[start of Data lines]

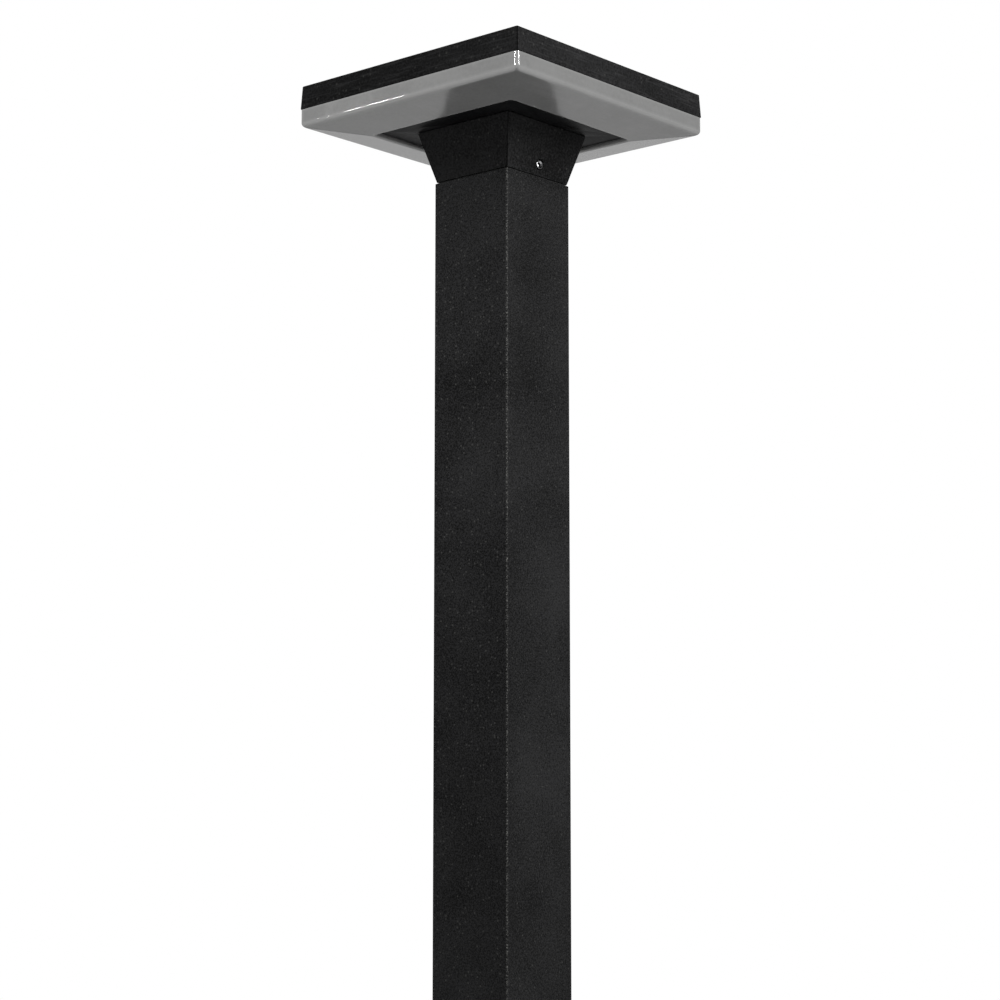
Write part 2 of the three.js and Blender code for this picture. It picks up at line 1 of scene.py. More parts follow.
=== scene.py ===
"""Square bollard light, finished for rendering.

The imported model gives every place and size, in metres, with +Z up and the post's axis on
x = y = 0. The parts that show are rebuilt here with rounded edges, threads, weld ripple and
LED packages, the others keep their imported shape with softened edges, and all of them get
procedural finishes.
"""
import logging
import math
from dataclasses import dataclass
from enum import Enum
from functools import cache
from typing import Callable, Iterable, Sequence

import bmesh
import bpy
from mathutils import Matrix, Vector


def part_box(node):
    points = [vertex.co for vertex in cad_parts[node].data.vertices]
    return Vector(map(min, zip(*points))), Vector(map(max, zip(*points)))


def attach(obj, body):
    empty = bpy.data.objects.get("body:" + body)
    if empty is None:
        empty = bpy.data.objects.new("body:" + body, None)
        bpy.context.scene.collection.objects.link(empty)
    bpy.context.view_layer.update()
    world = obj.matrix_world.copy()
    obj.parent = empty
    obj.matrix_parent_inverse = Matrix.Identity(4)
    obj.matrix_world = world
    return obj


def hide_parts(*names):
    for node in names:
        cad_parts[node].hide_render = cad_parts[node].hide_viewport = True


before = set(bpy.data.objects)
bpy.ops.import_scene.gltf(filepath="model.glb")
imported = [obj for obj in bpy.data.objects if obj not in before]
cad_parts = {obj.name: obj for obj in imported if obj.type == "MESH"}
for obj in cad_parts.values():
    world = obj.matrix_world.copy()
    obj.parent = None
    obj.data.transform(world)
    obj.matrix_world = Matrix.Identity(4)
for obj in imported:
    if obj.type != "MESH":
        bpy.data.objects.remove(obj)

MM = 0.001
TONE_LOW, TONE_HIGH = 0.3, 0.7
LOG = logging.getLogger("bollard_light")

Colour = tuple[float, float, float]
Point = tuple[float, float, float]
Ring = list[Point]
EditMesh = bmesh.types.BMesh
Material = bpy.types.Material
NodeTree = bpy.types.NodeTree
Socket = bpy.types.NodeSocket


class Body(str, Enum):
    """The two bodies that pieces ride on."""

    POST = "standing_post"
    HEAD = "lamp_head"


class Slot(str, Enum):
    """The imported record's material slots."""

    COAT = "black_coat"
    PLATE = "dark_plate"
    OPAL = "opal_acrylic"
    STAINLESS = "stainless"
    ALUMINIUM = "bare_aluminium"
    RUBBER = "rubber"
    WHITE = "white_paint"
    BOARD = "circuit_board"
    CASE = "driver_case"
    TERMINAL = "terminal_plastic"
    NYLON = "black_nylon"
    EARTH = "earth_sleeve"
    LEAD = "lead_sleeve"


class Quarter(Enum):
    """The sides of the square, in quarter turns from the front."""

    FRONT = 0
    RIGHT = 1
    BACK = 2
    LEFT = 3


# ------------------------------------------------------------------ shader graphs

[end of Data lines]
[start of Data lines]

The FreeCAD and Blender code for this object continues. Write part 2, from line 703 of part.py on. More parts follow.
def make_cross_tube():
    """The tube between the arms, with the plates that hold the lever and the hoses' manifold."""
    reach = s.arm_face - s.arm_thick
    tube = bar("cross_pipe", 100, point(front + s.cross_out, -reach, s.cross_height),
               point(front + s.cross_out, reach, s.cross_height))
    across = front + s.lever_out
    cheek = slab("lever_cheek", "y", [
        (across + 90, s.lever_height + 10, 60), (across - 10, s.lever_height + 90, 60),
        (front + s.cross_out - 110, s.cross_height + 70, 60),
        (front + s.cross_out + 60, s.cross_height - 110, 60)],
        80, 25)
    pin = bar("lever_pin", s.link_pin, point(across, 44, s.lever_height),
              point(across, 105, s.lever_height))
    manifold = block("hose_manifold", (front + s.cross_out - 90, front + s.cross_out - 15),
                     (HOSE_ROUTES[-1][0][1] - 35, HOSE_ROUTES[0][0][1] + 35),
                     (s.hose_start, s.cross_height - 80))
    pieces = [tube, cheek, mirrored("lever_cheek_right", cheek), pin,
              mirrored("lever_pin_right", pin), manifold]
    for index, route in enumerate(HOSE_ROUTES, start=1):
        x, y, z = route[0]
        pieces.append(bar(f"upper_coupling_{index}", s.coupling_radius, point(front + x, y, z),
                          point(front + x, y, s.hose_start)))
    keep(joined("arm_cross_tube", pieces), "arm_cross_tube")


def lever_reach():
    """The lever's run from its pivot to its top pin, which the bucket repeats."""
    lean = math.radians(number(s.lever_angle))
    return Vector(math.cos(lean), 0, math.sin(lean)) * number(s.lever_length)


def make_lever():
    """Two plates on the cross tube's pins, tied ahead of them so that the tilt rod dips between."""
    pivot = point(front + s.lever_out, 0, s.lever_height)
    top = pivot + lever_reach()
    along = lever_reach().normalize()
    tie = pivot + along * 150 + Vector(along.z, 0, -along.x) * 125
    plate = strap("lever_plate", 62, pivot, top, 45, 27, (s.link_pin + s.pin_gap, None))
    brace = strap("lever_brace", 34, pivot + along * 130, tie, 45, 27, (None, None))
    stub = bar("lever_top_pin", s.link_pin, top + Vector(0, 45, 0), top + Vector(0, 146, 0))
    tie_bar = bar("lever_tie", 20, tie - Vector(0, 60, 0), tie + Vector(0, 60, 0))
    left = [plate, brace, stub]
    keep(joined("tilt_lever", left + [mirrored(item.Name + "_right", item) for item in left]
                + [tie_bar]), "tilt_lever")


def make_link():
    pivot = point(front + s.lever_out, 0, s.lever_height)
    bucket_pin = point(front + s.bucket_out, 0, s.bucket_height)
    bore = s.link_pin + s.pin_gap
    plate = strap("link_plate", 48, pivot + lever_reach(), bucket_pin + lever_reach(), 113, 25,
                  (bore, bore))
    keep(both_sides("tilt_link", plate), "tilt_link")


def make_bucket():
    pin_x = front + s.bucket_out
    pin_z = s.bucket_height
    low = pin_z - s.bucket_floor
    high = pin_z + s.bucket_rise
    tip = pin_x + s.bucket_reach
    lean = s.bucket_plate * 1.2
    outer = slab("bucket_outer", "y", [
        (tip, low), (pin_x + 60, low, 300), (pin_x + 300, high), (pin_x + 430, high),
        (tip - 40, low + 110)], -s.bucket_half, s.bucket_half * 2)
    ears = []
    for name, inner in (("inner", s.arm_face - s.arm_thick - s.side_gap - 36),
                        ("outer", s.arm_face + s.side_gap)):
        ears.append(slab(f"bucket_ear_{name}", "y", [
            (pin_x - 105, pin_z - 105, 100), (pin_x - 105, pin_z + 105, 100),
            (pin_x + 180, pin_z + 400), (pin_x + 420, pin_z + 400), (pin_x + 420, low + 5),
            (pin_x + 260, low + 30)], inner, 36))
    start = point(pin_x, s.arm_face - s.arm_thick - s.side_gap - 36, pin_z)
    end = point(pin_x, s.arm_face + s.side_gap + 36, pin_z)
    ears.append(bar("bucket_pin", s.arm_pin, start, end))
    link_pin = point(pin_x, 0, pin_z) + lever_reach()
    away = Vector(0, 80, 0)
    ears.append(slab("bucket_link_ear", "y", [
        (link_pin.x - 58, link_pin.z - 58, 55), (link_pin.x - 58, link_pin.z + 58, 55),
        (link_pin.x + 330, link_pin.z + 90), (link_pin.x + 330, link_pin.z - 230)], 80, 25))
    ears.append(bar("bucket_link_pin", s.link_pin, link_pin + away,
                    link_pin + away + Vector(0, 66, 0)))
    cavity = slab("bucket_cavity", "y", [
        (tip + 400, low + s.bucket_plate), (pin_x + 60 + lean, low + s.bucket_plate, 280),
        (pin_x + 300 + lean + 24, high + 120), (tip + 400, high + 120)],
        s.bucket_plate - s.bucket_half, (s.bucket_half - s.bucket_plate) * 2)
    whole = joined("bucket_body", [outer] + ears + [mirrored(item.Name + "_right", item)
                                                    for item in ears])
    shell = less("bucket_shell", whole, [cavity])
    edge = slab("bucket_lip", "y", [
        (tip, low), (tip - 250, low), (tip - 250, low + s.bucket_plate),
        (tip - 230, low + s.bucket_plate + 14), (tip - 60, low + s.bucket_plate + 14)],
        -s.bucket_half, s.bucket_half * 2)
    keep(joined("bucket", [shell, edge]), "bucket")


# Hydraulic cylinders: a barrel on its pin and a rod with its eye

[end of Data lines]

# [Written request]
The lines from the one containing "Write part 2 of" to the one containing "imported = [obj", both included, are to be extracted exactly; give no other line.

# [Solution to this problem]
Write part 2 of the three.js and Blender code for this picture. It picks up at line 1 of scene.py. More parts follow.
=== scene.py ===
"""Square bollard light, finished for rendering.

The imported model gives every place and size, in metres, with +Z up and the post's axis on
x = y = 0. The parts that show are rebuilt here with rounded edges, threads, weld ripple and
LED packages, the others keep their imported shape with softened edges, and all of them get
procedural finishes.
"""
import logging
import math
from dataclasses import dataclass
from enum import Enum
from functools import cache
from typing import Callable, Iterable, Sequence

import bmesh
import bpy
from mathutils import Matrix, Vector


def part_box(node):
    points = [vertex.co for vertex in cad_parts[node].data.vertices]
    return Vector(map(min, zip(*points))), Vector(map(max, zip(*points)))


def attach(obj, body):
    empty = bpy.data.objects.get("body:" + body)
    if empty is None:
        empty = bpy.data.objects.new("body:" + body, None)
        bpy.context.scene.collection.objects.link(empty)
    bpy.context.view_layer.update()
    world = obj.matrix_world.copy()
    obj.parent = empty
    obj.matrix_parent_inverse = Matrix.Identity(4)
    obj.matrix_world = world
    return obj


def hide_parts(*names):
    for node in names:
        cad_parts[node].hide_render = cad_parts[node].hide_viewport = True


before = set(bpy.data.objects)
bpy.ops.import_scene.gltf(filepath="model.glb")
imported = [obj for obj in bpy.data.objects if obj not in before]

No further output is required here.